From May 30 to June 20, 1771, the court of oyer and terminer was held at Hillsborough for the trial of the Regulators captured at Alamance. Twelve were convicted of high treason, and six of them were sentenced to be hanged, drawn, and quartered for their part in the uprising, including three officers of the colonial militia who had joined ranks with the Regulator's: Merrill, Captain Robert Messer, and Captain Robert Matear.
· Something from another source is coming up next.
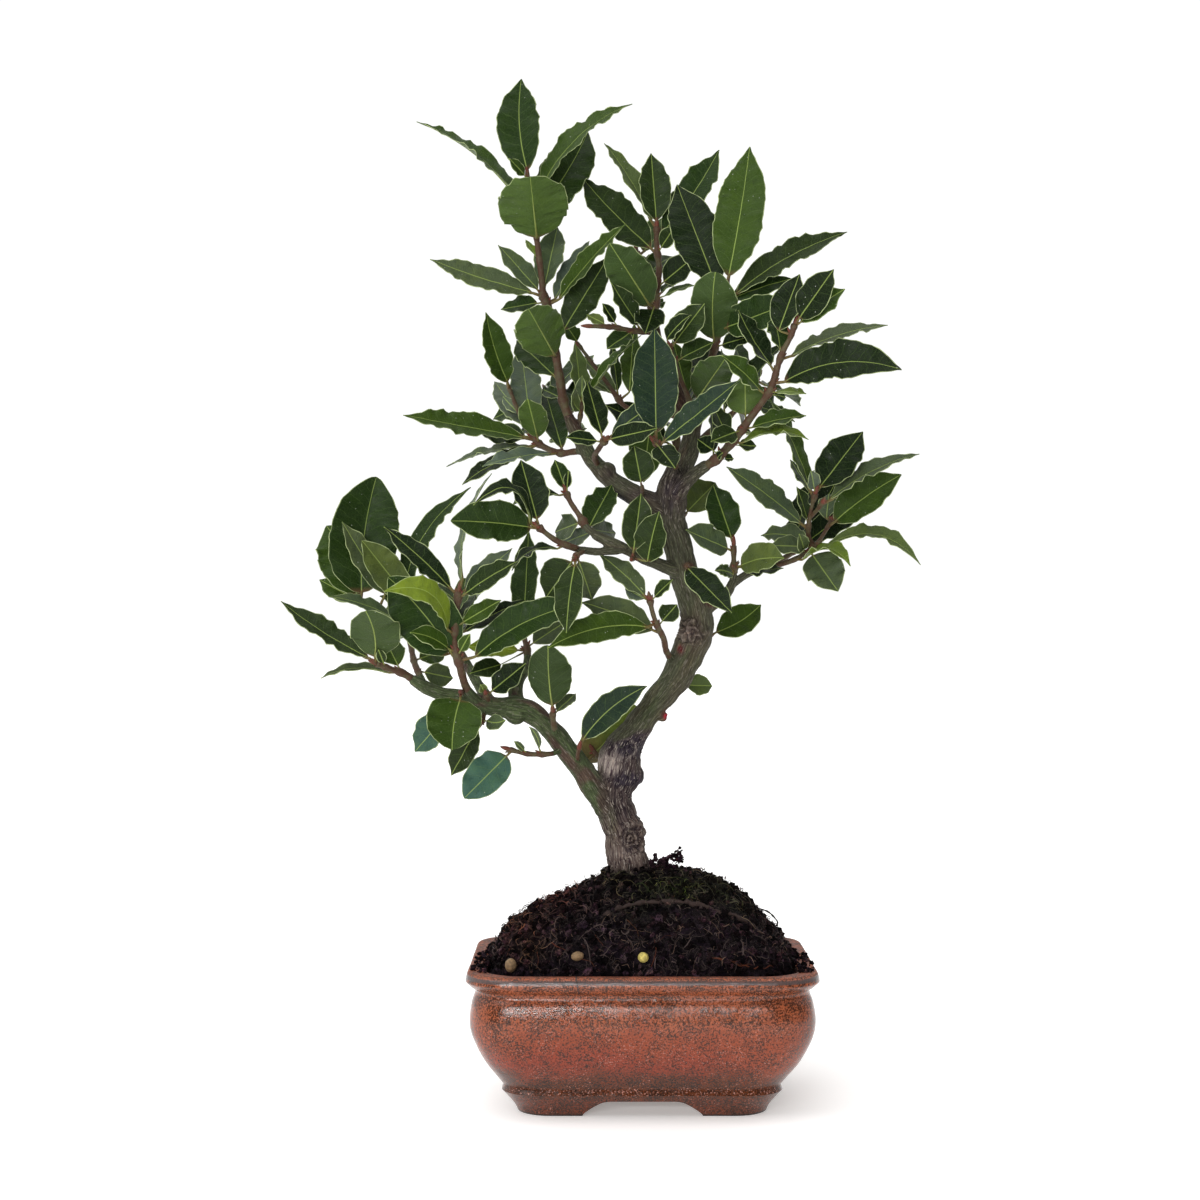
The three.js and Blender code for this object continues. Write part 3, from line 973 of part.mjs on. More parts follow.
// Twigs first, so that every blade can keep clear of them.
const shoots = [...SPRAYS, ...BACK_SPRAYS].map((spray) => {
  const paths = spray.twigs.map((twig, i) =>
    pathOf(twig, i ? [spray.radii[1] + 0.2, spray.radii[1] - 0.1] : spray.radii, 12),
  );
  const fine = spray.twigs.map((twig, i) =>
    pathOf(twig, i ? [spray.radii[1] + 0.2, spray.radii[1] - 0.1] : spray.radii, 1),
  );
  const { before, after } = cutPath(paths[0], spray.stub, JOINT_GAP);
  wood.push(tube(before, TWIG_SIDES));
  addCapsules(before, "wood");
  paths[0] = after;
  fine[0] = cutPath(fine[0], spray.stub + ROOT_SHIFT, JOINT_GAP).after;
  paths.forEach((path) => addCapsules(path, spray.name));
  return { spray, paths, fine };
});

const leaves = shoots.map(({ spray, fine }, index) => {
  const draw = random(1000 + index);
  if (spray.leaves) {
    return spray.leaves.map((row) => placeLeaf(spray, fine, row, draw)).filter(Boolean);
  }
  const set = [];
  for (let i = 0; i < spray.count; i++) set.push(placeBackLeaf(spray, fine[0], i, draw));
  return set.filter(Boolean);
});

const group = new THREE.Group();
const inner = new THREE.Group();

const potSolid = pot();
inner.add(meshOf("pot", potSolid, 0x9a4f30, { roughness: 0.3 }));

const trunkPath = limbs[0].path;
const below = trunkPath.filter((p) => p.at.z < 118);
const low = below[0];
const hole = tube([{ at: low.at.clone().add(vector(0, 0, -0.6)), radius: low.radius }, ...below], 8, 0.5);
inner.add(meshOf("soil", oneBody(soil(hole)), 0x2a201b, { roughness: 1 }));
inner.add(meshOf("trunk_and_branches", oneBody(wood.reduce((sum, piece) => sum.add(piece))), 0x5d5548));

for (const pellet of PELLETS) {
  inner.add(meshOf(pellet.name, pelletSolid(pellet), pellet.colour, { roughness: 0.8 }));
}
inner.add(meshOf("drain_screen_left", screen(-DRAIN_SPACING / 2), 0x1c1c1c));
inner.add(meshOf("drain_screen_right", screen(DRAIN_SPACING / 2), 0x1c1c1c));

shoots.forEach(({ spray, paths }, index) => {
  let solid = paths.map((path) => tube(path, TWIG_SIDES)).reduce((sum, piece) => sum.add(piece));
  for (const shape of leaves[index]) {
    if (shape.length > SMALLEST_BLADE) solid = solid.add(leafSolid(shape));
  }
  inner.add(meshOf(spray.name, oneBody(solid), LEAF_COLOURS[spray.tone], { roughness: 0.45 }));
});

if (dropped.length) console.log("left out: " + dropped.join("; "));

// The origin: the middle of the lowest plane of the bounding box.
const box = new THREE.Box3().setFromObject(inner);
inner.position.set(-(box.min.x + box.max.x) / 2, -(box.min.y + box.max.y) / 2, -box.min.z);
group.add(inner);

export default group;
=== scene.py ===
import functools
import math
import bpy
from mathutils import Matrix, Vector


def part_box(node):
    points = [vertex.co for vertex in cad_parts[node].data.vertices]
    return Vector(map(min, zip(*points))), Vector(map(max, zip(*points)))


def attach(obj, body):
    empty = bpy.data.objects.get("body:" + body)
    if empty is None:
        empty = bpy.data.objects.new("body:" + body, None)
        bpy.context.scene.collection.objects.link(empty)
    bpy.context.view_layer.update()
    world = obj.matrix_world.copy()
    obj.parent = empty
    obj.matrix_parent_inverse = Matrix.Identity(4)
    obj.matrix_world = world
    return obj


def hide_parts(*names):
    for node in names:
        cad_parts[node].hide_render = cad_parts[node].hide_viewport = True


bl_info = {
    "name": "Bay laurel bonsai",
    "version": (1, 0, 0),
    "blender": (4, 5, 0),
    "location": "View3D > Sidebar > Bonsai",
    "description": "A bay laurel bonsai in a glazed pot, dressed piece by piece round its frame",
    "category": "Add Mesh",
}

import bmesh
import bpy
import numpy as np
from bpy.props import FloatProperty, FloatVectorProperty, IntProperty, PointerProperty
from mathutils import Vector, noise

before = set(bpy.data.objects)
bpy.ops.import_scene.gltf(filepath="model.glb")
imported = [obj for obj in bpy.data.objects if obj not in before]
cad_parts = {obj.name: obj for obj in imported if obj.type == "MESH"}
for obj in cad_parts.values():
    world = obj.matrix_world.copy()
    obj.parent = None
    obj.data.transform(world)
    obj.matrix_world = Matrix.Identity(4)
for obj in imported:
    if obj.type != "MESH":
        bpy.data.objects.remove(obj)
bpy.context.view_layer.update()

# Everything below is measured in millimetres from the middle of the pot's base, with +Z up and
# the front towards -Y. Meshes are turned into metres of the row frame when they are made.
MM = 0.001
POT_LOW, POT_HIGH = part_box("pot")
POT_MIDDLE = np.array([(POT_LOW.x + POT_HIGH.x) / 2, (POT_LOW.y + POT_HIGH.y) / 2, POT_LOW.z])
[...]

==Final petition to Lord Hillsborough and death==
In a letter from Governor Tryon to Lord Hillsborough, Tryon asked for consideration to be given to the widow Merrill and her children:

"Benjamin Merrill a Captain of the militia, at the hour of his execution, left it in charge of the officers to solicit me to petition His Majesty to grant his plantation and estate to his wife and eight children. He died under a thorough conviction of his crime and the justice of his sentence, and addressed himself to the spectators to take warning by his suffering. His Majesty's indulgence to this request would, I am persuaded, be dutifully and affectionatley[sic] received by his unhappy widow and children." —Wme. Tryon

The request was granted, although later played down by the Patriots of the Revolution. Merrill and his five companions were hanged on June 19, 1771, near Hillsborough, North Carolina.

==Memorial==
There is a memorial plaque placed along Old Halifax Rd., in Hillsborough, North Carolina marking the place of the execution.